Has Salvific Quality Because: Although the association with salvation may not be as evident from this verse (Ephesians 4:5), it is certainly within the scope of the passage. In v4 Paul states: “there is one body, and one spirit, even as ye are called in one hope of your calling.” One must acknowledge the “one hope” has the believers’ salvation in view. Since the theme of this passage is ONENESS, baptism should not be singled out as having a different quality from, say, the body of Christ, the Spirit of Christ, the hope of the believers calling, the Lord Himself, or the faith by which we all live. Therefore, one should not deny the salvational association of all these things.
XIII. Colossians 2:11-12
“In whom also ye are circumcised with the circumcision made without hands, in putting off the body of the sins of the flesh, by the circumcision of Christ: 12. Buried with him in baptism, wherein also you are risen with him through the faith of the operation of God, who hath raised him from the dead.”
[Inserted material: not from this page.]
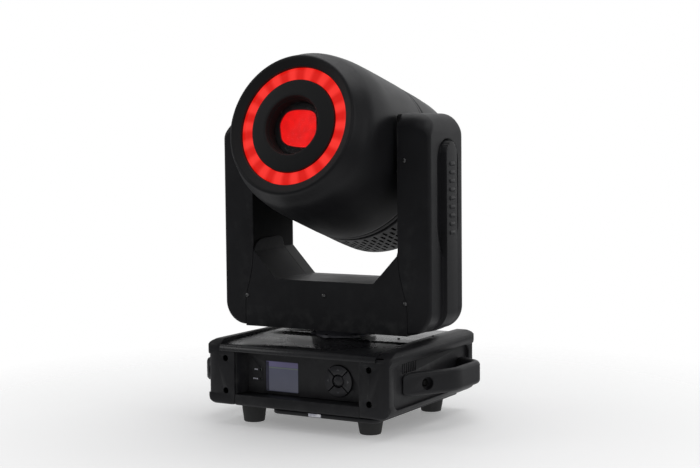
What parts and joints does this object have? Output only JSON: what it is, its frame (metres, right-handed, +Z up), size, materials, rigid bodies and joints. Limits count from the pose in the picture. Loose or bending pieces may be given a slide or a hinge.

References Water Baptism Because: That this passage (v12) has reference to water baptism is seen in the symbolism of the act: Namely, the death, burial, and resurrection of Christ. Again, the structure of this text is seem to apply to water baptism through the same characteristics as Romans 6:3-5. Both passages employ the symbolism of burial and resurrection to characterize baptism. This is the nature of water baptism by immersion.
Has Salvific Quality Because: The salvific nature of water baptism, as it is demonstrated here, is seen through its association with Old Testament circumcision. In bringing the shadow of the Old Testament to the light of the church, Paul identifies water baptism as the fulfillment of circumcision. Since we have apostolic authority to receive baptism as the New Covenant manifestation of circumcision, and since circumcision was the “seal” of the Abraham covenant (“And he received the sign of circumcision, a seal of the righteousness of the faith which he had...” Romans 4:11a), it seems that we can say nothing less of New Testament water baptism: Namely, Christian water baptism is the “seal” of the New Covenant. To say that water baptism is to the New Covenant what circumcision was to the Old Covenant is to say what the Bible says.
XIV. 1 Corinthians 10:2-3
“And were all baptized unto Moses in the cloud and in the sea; 3. And did all eat the same spiritual meat;”
References Water Baptism Because: Paul is here paralleling the Israelites’ passing through the Red Sea with New Testament water baptism, just as he is paralleling the cloud which overshadowed them with New Testament Spirit baptism. In v6 we are told, “now these things were our examples;” (the Greek says, our figures: τύποι ). There is a one-to-one association between the sea and water baptism, and the cloud and Spirit baptism.
Has Salvific Quality Because: The salvational quality of baptism (both of water and Spirit) is made apparent throughout the whole Exodus motif of the passage. For example:
- Moses represents Christ,
- Egypt represents the world,
- The leaving Egypt represents repentance,
- The passing through the Red Sea represents water baptism,
- Dwelling under the cloud represent Spirit baptism,
- The wilderness wanderings represents the Christian life,
- The water from the rock and the manna represents the blood and body of Christ in the Lord’s Supper,
- The crossing over Jordan into the promised land represents the passing of the believer into Heaven.
When water baptism is presented as the antitype of the crossing of the Red Sea, it becomes difficult to argue against its salvific attributes. This is particularly true when one admits that it was the Red Sea crossing that closed Egypt off to the new nation of Israel, and washed away the Egyptians that were following for the purpose of bringing God’s people back into slavery. This is just too perfect a picture (of what every voice in the New Testament presents of water baptism) to ignore.
Dear Brother Amú, I have presented fourteen passages for your consideration: (2×7). In that seven is God’s number of completeness, and I have doubled that number, I will stop at this point.
As I stated in the beginning, I am writing in order to give you a clear reference of my thoughts on the subject. I do not expect a reply, except in our personal conversations. I have prayerfully presented how I view these passages, and why. You, no doubt, see some, if not most, differently. I would like to say this to you with all sincerity: If your view is opposed to what I have set forth, and it does no violence to the Word of God, then let your view be mine. It is my desire, my friend Amú, as I hope it is yours, to be lead aright by the inspired holy Scriptures.